» AIM OF THE TASK: Draw out every line with the word "parts" from the listing below.

» PROVIDED DATA:

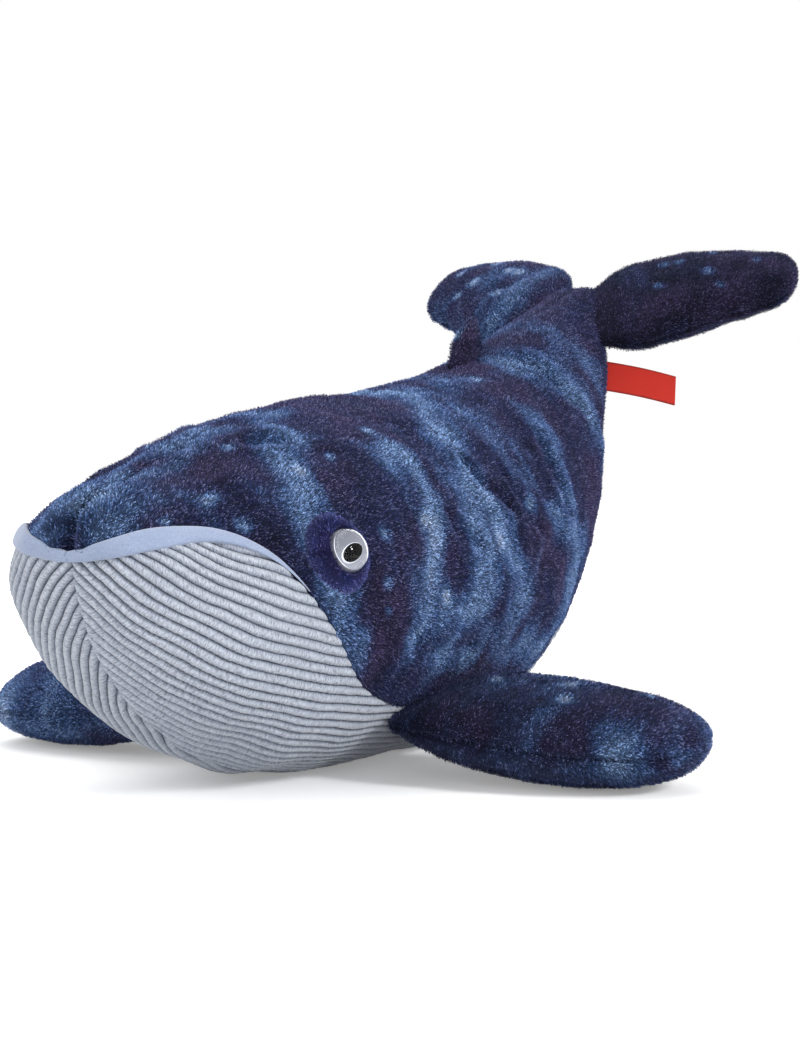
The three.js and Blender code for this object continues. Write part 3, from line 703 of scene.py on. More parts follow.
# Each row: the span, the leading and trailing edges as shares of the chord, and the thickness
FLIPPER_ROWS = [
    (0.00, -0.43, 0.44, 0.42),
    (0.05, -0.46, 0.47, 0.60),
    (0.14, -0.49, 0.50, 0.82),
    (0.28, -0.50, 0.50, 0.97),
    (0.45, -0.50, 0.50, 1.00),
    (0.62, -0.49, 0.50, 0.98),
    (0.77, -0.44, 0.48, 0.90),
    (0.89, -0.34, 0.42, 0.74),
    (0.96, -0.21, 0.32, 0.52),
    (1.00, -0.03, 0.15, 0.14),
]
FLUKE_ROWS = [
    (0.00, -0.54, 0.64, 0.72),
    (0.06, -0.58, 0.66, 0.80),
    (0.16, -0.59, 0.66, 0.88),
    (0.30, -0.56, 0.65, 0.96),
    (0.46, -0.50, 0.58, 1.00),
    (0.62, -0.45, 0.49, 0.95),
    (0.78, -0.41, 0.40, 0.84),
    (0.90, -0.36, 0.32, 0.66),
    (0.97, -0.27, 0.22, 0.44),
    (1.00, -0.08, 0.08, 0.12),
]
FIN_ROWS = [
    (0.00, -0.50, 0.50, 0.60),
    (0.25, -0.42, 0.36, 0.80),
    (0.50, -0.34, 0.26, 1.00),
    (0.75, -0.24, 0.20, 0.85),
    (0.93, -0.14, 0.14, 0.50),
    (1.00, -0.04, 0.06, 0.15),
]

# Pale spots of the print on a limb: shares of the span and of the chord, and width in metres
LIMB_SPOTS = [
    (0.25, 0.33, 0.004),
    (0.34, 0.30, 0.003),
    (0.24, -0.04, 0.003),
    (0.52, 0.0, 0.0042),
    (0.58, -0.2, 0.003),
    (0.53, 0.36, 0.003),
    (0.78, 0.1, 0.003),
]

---

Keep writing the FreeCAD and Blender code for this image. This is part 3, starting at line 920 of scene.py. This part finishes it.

...

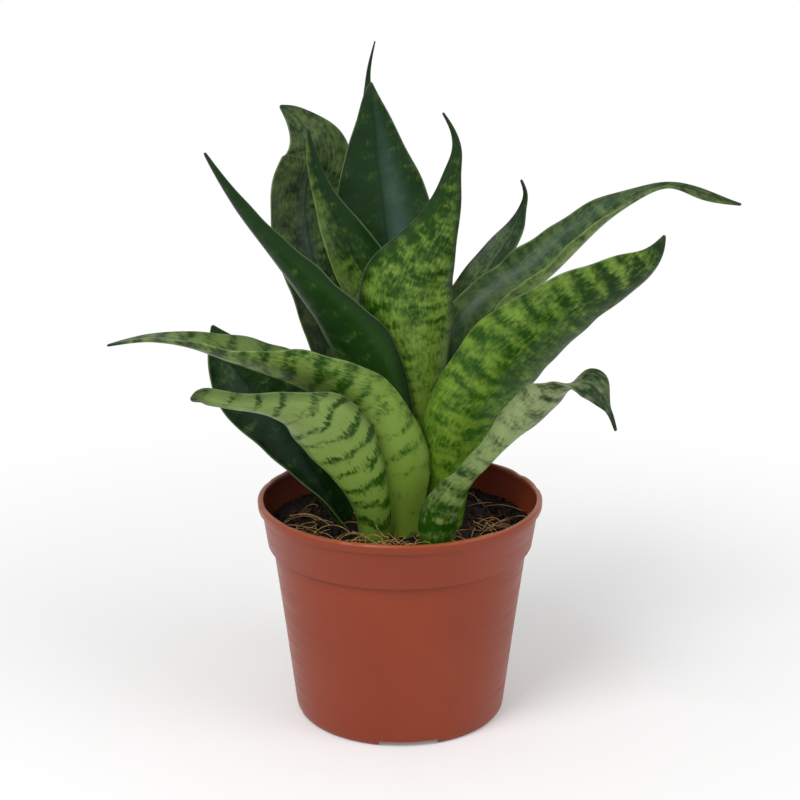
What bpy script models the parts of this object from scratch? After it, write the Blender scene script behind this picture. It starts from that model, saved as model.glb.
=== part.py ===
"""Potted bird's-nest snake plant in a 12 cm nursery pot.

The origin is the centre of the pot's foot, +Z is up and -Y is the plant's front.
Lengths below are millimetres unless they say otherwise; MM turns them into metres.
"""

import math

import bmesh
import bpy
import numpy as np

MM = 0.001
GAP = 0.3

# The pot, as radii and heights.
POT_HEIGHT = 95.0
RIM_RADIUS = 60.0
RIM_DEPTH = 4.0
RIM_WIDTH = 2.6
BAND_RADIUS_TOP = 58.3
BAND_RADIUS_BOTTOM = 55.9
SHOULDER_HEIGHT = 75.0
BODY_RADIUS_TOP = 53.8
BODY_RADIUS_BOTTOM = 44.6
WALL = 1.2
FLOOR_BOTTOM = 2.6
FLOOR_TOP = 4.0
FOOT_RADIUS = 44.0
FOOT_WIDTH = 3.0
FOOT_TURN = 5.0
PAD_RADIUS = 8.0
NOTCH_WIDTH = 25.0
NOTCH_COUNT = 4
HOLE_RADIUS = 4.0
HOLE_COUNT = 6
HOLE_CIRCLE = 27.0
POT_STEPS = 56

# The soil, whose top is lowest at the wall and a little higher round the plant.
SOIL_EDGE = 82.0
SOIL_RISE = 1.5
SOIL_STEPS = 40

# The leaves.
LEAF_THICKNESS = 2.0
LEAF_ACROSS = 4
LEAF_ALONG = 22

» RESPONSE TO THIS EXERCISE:
The three.js and Blender code for this object continues. Write part 3, from line 703 of scene.py on. More parts follow.
What bpy script models the parts of this object from scratch? After it, write the Blender scene script behind this picture. It starts from that model, saved as model.glb.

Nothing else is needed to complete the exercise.